Perhaps the most breathtaking application of these ideas is in a place you might never think to look: the nanoscale world inside the battery powering the device you're using right now. The anode in many modern lithium-ion batteries contains tiny particles of silicon, which can store a tremendous amount of lithium. But as they absorb lithium ions during charging, they swell up to three or four times their original volume. During discharge, they shrink back. With every charge-discharge cycle, these particles "breathe" in and out. This colossal cyclic expansion and contraction imposes huge strains on the fragile, nanometers-thick passivation layer that forms on their surface, known as the Solid Electrolyte Interphase (SEI). This layer is critical for the battery's function, and its repeated straining leads to... you guessed it: low-cycle fatigue. The same principles of large inelastic strains causing failure in a few hundred or thousand cycles are at play.

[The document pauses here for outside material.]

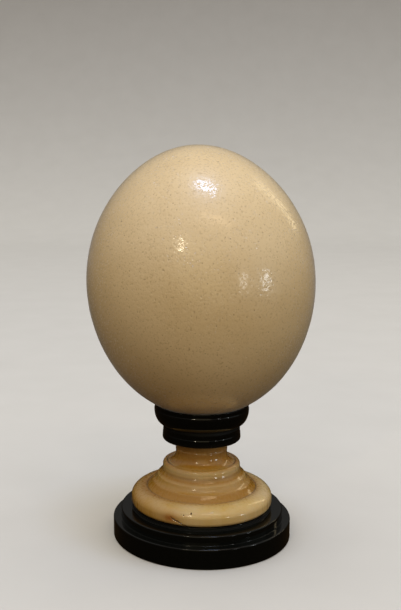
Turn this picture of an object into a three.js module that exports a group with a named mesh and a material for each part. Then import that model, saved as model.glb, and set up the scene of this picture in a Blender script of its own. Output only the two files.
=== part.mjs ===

This progressive cracking and reformation of the SEI is a primary reason our phone and laptop batteries gradually lose capacity over time.

From a drive shaft, to a turbine blade, to the invisible interface inside a battery, the same fundamental principles are at work. The discovery that a concept forged to explain the behavior of large steel components also governs the degradation of our most advanced nanotechnology is a profound testament to the unity and power of science. It is a beautiful thing, indeed.